# No luck finding this one.."Gets it' inscribed on bottom?



## OSUChE (Mar 14, 2013)

I did see one bottle on eBay for Gets It wart remover, but it doesn't look at all like this. Spent hours searching...Anyone have a clue to offer on this one:


----------



## OSUChE (Mar 14, 2013)

Another Photo


----------



## surfaceone (Mar 14, 2013)

Fleabay.

 Hello Richard,

 The crummy photo in the electronic issue may be throwing you off. It sure looks awfully similar to me.




British flabby


----------



## beendiggin (Mar 14, 2013)

It's a neat bottle,  but I don't think that bottle has much value.  If you're considering an offer, I don't advise paying more than a few dollars.  You might want it more than most people, so it's worth what you're willing to pay I guess.   

 I have dug those and I just toss them back.  I also had one called "Getzit" .


----------



## OSUChE (Mar 15, 2013)

Thanks,

 I do agree it must be Gets-It. I think its an earlier version because of the bottle characteristics (crude BIM?) and the arch-top sides where the label is applied.
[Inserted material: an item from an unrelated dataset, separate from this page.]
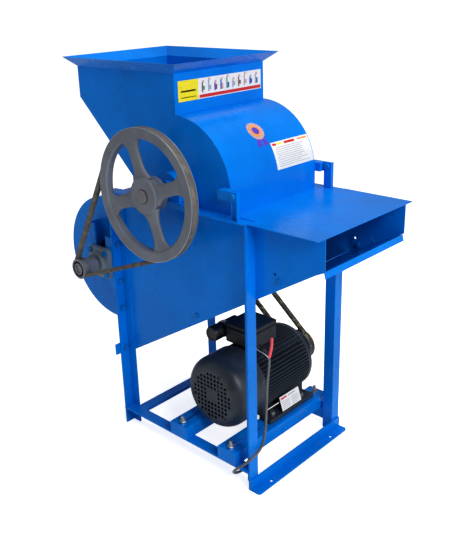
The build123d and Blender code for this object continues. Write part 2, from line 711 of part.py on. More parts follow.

 The bottle is one of those found in my "40-year Old Arizona Collection" I've been sorting through, and posted in the other forum. 

 Lots of cool bottles though few worth much I suppose.

 You're help is always appreciated! 

 Rick


----------



## Little Wing (Mar 15, 2013)

It's a nice little bottle even if it isn't worth much to a serious collector. I'm more of an "oh that's cute" collector so I think a lot of people would buy it for a few dollars plus shipping.


----------



## glass man (Mar 15, 2013)

I "GETS-IT" do ya'll?[] I like the little bugger!!JAMIE


----------



## botlguy (Mar 15, 2013)

I like it also and it would fit right into my "Littles" collection. I would pay $2 - $3 for it as is, maybe $5 with label.


----------